Em 1999 foi formado o grupo "Amigos do Bosque da Freguesia"- pessoas interessadas na preservação da última área florestal urbana da Baixada de Jacarepaguá, área remanescente do prolongamento da Floresta da Tijuca com semelhanças entre as mesmas de fauna e de espécies da Mata Atlântica, conforme parecer do IBAMA.
IV - Considerações finais
Ao final da década de 80, mas sobretudo a partir de 90, ocorreu um aprimoramento da legislação ambiental passando os municípios a serem os principais responsáveis pelo gerenciamento dos recursos naturais; os agentes viabilizadores do desenvolvimento sustentável. Tal processo resultou na reestruturação institucional e redefinição da questão ambiental no setor público nas diferentes esferas de atuação.
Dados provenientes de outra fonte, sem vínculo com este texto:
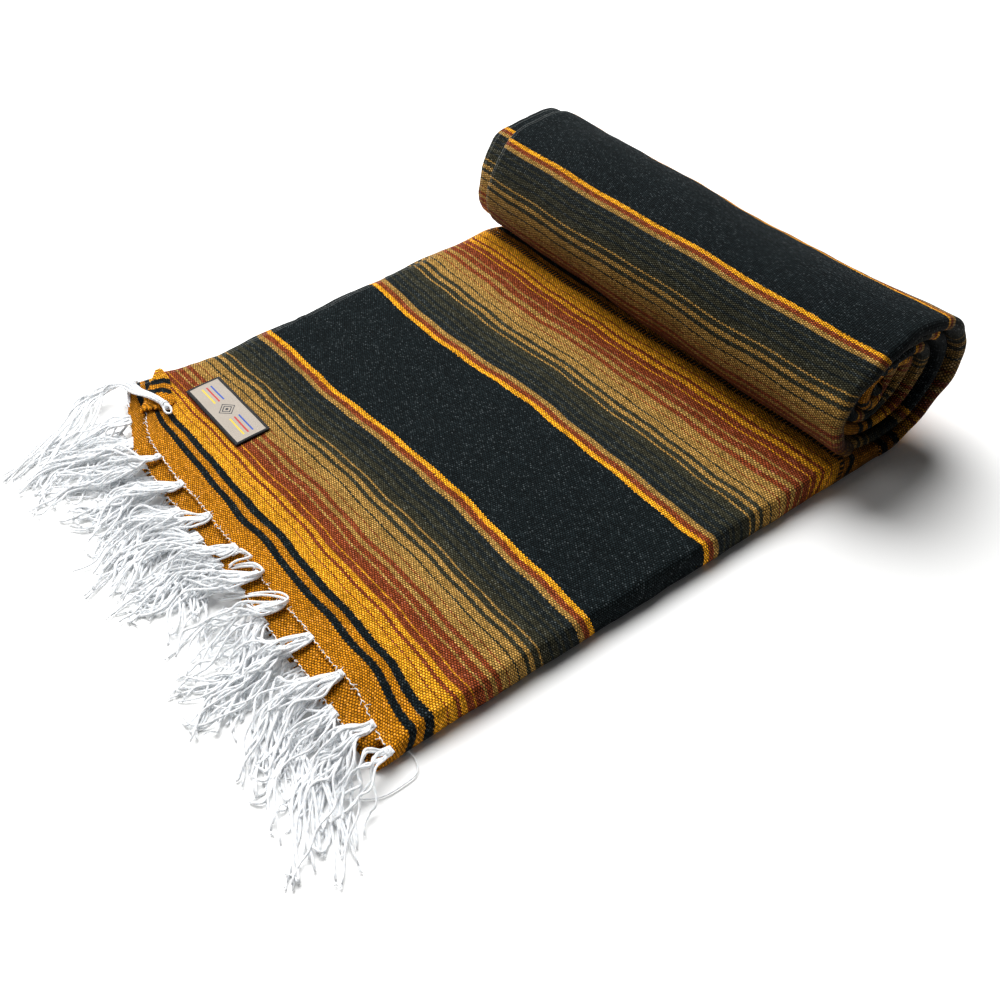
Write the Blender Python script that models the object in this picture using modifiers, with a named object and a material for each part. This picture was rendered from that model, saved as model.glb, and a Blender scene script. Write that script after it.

As mudanças decorrentes no sistema público municipal levou a uma a requalificação da noção de meio ambiente, que em parte, se deve ao avanço do movimento ambientalista em nível local e internacional. A pressão dos diferentes agentes sociais, de um lado, e as demandas sociais não atendidas, de outro (sobretudo as relacionadas a habitação e trabalho), colocam em xeque a viabilidade das políticas ambientais implementadas na cidade do Rio de Janeiro. Assim, as questionáveis soluções encontradas pela administração municipal para resolver os problemas ambientais, têm levado a um aumento das tensões sociais. A ação ambiental do Estado, que absorveu, em parte as políticas sociais, vem assumindo, nesse sentido, um caráter estratégico na cidade e devido ao seu novo papel no seio da administração pública.
De acordo com as questões apontadas no texto, cabe-nos então os seguintes questionamentos? a) até que ponto a adoção de novos instrumentos de regulamentação e controle, como a criação de APA’s e APARU’s devem ser a ferramenta essencial para obter eficiência na gestão do crescimento urbano em áreas vulneráveis do ponto de vista ambiental?; b) como compatibilizar os instrumentos criados sabendo da existência de duas cidades (a formal e a informal), levando em consideração as dificuldades relacionadas ao disciplinamento da cidade formal e por fim, c) como compatibilizar a dinâmica do meio ambiente com a estrutura administrativa ainda vigente.